Set task: Wherever the string "materials" appears in the listing, copy that line.

#### Supplied records

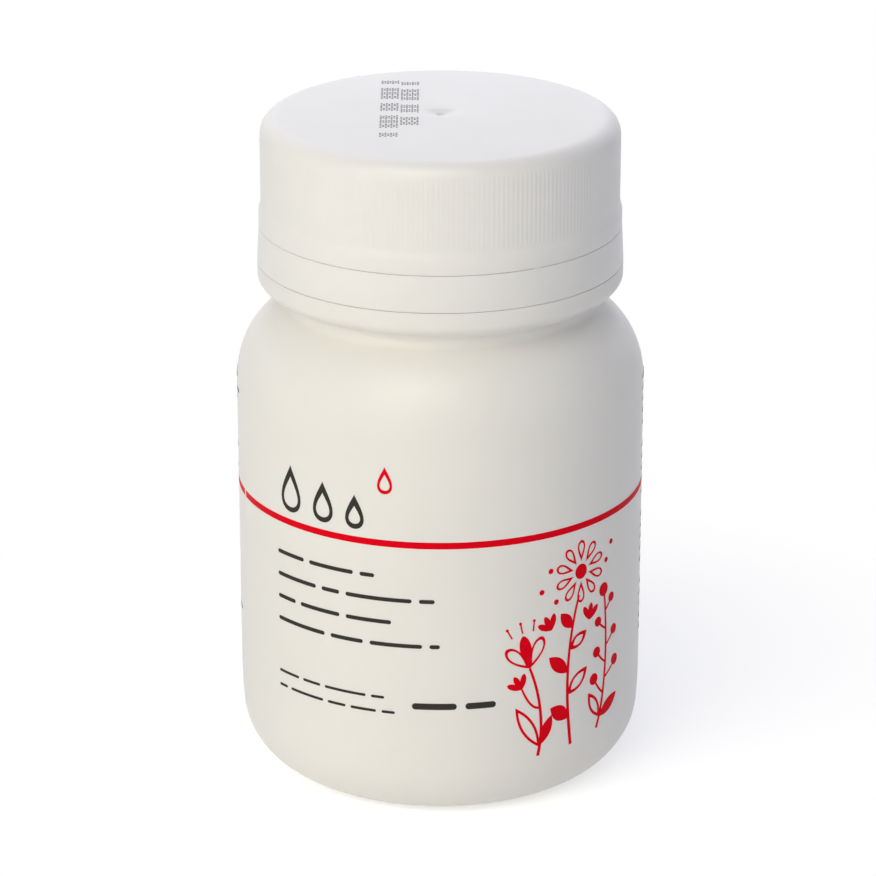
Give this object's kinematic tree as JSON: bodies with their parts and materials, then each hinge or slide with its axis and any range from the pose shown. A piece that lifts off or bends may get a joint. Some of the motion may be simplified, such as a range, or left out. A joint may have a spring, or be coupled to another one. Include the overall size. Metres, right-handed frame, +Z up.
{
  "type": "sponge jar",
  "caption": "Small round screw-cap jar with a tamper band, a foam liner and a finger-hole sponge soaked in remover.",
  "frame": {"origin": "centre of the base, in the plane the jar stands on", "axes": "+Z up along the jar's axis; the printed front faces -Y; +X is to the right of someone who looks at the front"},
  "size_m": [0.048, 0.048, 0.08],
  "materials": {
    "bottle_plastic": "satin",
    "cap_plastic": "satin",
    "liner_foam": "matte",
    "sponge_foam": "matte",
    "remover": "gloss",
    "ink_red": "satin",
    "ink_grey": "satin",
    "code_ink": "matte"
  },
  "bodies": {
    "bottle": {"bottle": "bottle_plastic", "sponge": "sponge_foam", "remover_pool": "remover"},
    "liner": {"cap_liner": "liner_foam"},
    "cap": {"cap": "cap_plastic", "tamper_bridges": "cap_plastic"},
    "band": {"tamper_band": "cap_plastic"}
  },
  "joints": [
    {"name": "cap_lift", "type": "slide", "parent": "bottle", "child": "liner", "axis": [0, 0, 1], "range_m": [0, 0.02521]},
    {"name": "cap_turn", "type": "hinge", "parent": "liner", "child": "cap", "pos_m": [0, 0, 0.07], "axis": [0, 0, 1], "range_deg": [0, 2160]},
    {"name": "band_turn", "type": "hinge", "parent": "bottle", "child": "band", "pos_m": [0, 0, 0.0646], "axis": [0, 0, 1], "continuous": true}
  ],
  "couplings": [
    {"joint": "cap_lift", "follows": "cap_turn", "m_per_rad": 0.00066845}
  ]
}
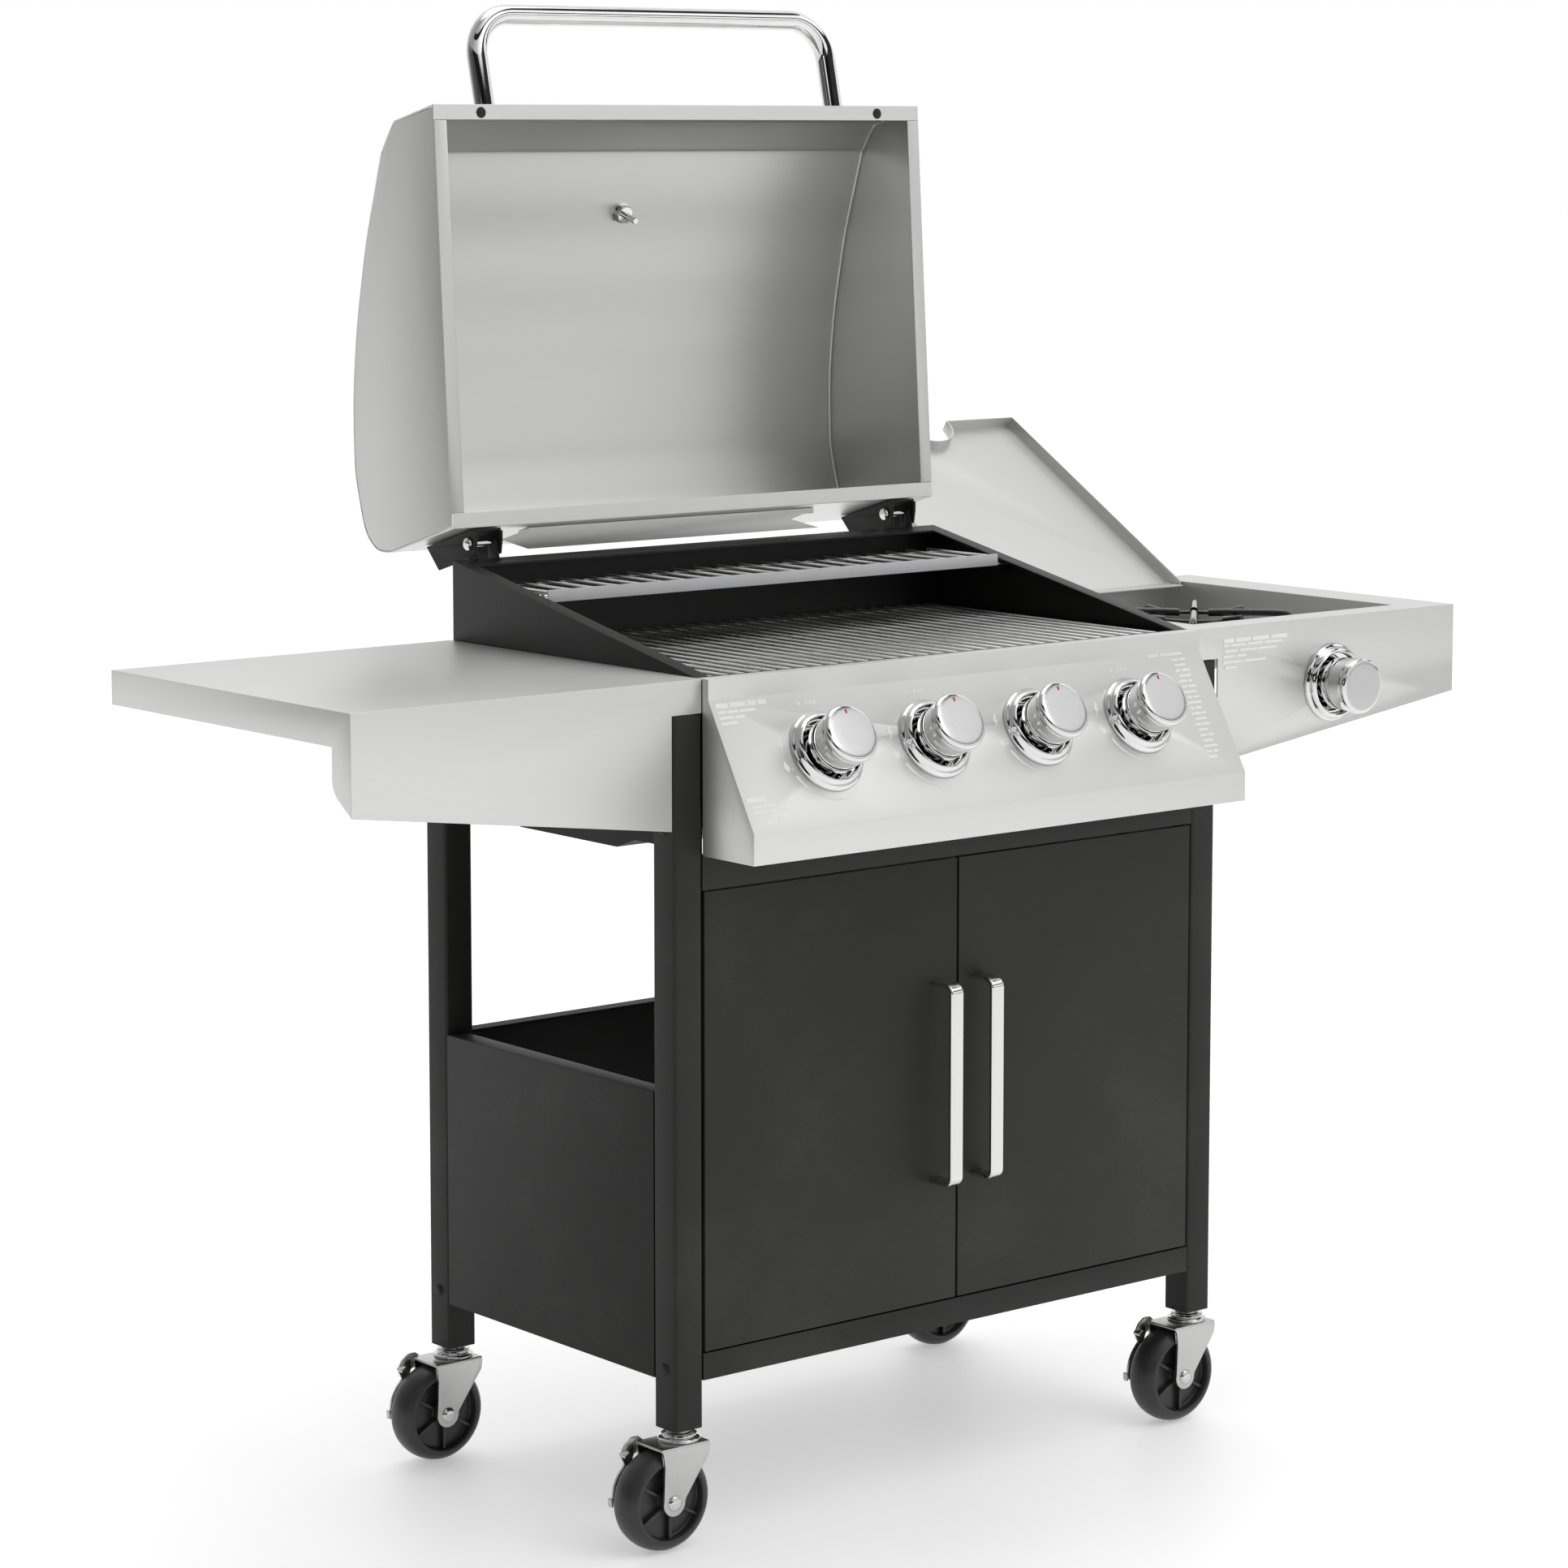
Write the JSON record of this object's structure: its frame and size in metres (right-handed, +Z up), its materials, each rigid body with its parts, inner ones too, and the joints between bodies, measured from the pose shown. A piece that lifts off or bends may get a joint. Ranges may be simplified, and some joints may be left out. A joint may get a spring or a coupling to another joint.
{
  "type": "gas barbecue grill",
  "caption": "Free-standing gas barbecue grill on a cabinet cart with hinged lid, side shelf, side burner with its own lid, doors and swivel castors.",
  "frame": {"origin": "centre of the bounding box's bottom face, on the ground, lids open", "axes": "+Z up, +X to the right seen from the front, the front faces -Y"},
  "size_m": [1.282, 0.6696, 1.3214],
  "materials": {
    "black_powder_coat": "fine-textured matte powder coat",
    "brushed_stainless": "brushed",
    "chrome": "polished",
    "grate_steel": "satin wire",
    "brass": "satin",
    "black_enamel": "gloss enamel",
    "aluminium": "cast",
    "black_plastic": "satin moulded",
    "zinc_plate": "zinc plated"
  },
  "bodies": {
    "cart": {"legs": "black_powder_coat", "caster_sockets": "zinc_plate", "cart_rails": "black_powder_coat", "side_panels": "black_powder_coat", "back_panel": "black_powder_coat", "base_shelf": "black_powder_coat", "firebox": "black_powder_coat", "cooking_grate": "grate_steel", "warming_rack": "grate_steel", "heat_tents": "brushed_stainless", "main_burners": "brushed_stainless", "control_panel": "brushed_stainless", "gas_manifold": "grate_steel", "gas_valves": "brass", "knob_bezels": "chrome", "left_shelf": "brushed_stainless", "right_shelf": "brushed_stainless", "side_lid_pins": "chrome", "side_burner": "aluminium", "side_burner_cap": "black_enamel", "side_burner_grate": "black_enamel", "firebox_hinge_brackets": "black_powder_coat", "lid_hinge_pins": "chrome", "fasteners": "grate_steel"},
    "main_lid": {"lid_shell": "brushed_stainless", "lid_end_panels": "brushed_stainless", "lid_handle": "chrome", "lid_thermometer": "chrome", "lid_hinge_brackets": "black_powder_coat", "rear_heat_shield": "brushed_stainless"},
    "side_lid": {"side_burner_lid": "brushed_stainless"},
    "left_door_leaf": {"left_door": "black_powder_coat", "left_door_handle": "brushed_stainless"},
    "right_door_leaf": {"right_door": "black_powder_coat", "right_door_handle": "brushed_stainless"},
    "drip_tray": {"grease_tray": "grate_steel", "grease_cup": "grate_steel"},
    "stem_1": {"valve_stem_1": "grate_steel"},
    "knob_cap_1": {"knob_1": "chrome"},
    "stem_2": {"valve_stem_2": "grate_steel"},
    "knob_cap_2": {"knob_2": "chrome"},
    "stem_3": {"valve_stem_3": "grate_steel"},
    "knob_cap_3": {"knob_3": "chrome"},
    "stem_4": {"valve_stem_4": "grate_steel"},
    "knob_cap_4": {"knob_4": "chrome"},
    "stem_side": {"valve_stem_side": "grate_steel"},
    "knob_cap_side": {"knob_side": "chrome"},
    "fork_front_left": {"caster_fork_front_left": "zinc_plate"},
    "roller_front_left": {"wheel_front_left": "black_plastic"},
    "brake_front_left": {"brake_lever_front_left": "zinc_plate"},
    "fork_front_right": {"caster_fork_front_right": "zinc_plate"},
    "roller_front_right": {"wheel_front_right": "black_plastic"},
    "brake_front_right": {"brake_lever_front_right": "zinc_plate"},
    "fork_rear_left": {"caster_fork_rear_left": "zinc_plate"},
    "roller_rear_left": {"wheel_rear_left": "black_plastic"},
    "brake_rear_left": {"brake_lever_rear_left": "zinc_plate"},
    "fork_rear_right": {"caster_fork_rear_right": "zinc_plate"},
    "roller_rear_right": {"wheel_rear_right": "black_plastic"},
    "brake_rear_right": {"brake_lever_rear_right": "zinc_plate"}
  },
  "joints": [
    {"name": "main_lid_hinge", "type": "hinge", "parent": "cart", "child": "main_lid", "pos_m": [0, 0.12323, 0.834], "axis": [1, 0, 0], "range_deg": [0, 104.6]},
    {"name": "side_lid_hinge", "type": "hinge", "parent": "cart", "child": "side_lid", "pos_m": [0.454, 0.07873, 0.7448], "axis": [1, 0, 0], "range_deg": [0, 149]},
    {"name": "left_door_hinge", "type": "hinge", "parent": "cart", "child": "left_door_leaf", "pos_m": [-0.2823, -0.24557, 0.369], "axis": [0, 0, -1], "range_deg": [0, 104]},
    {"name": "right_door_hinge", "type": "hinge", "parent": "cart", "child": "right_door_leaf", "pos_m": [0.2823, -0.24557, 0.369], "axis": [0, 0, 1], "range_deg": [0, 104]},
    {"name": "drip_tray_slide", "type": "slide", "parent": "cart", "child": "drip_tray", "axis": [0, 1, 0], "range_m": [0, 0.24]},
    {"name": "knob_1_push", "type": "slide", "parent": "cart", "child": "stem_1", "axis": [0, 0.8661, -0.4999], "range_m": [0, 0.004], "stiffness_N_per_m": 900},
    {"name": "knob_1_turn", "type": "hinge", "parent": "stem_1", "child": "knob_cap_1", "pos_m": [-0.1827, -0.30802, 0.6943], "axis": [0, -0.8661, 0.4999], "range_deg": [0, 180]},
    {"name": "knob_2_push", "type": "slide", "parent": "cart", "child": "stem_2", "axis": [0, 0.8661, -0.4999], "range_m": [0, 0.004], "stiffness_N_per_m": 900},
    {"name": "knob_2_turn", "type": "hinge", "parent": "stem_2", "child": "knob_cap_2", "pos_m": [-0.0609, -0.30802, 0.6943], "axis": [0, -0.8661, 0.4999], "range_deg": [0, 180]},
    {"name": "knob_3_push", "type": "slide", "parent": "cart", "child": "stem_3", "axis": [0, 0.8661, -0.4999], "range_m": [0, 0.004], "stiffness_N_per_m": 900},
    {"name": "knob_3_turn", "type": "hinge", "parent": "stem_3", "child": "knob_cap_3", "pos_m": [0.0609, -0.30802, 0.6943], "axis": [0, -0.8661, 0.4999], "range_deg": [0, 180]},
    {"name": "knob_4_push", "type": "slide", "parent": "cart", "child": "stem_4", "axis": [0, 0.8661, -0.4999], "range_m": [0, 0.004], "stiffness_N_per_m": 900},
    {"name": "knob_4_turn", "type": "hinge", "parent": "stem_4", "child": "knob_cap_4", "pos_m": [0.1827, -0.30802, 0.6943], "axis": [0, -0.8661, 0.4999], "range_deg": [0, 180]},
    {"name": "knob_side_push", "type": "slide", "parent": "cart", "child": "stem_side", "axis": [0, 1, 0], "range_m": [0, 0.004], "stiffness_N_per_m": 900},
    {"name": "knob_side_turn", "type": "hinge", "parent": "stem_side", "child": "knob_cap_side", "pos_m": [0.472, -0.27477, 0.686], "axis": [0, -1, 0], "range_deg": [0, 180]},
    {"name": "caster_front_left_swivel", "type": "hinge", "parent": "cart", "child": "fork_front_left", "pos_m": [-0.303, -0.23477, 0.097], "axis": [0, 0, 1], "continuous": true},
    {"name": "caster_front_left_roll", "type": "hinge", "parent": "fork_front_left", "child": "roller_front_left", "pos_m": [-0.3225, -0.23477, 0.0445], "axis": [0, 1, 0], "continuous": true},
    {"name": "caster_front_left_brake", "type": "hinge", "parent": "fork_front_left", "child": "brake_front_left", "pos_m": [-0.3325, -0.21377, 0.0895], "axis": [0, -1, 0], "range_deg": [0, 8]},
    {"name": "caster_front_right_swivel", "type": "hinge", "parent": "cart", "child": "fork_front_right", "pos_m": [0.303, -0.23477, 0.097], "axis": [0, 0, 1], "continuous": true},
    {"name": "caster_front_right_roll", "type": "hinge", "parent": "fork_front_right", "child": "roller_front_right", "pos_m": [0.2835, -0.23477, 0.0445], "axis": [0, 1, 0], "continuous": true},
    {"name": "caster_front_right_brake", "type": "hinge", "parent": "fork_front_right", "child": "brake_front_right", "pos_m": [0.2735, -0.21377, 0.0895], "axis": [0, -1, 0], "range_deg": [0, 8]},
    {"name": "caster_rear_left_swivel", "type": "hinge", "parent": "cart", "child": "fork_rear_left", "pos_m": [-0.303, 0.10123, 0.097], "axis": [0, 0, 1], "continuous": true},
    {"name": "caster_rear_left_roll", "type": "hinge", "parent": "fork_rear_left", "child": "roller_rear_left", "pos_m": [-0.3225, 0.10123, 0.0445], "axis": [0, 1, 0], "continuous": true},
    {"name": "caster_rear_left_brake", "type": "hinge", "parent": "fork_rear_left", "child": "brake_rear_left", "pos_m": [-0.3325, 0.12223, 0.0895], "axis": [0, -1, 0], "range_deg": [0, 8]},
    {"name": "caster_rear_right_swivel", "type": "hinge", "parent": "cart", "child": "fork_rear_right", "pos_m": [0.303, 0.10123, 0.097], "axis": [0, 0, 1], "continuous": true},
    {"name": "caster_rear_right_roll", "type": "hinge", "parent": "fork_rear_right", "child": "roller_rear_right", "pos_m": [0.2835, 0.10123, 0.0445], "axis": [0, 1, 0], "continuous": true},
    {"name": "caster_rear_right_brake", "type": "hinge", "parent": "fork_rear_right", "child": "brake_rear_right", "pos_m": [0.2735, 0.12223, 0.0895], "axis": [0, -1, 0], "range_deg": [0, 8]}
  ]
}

########

Exercise answer:
Give this object's kinematic tree as JSON: bodies with their parts and materials, then each hinge or slide with its axis and any range from the pose shown. A piece that lifts off or bends may get a joint. Some of the motion may be simplified, such as a range, or left out. A joint may have a spring, or be coupled to another one. Include the overall size. Metres, right-handed frame, +Z up.
  "materials": {
Write the JSON record of this object's structure: its frame and size in metres (right-handed, +Z up), its materials, each rigid body with its parts, inner ones too, and the joints between bodies, measured from the pose shown. A piece that lifts off or bends may get a joint. Ranges may be simplified, and some joints may be left out. A joint may get a spring or a coupling to another joint.
  "materials": {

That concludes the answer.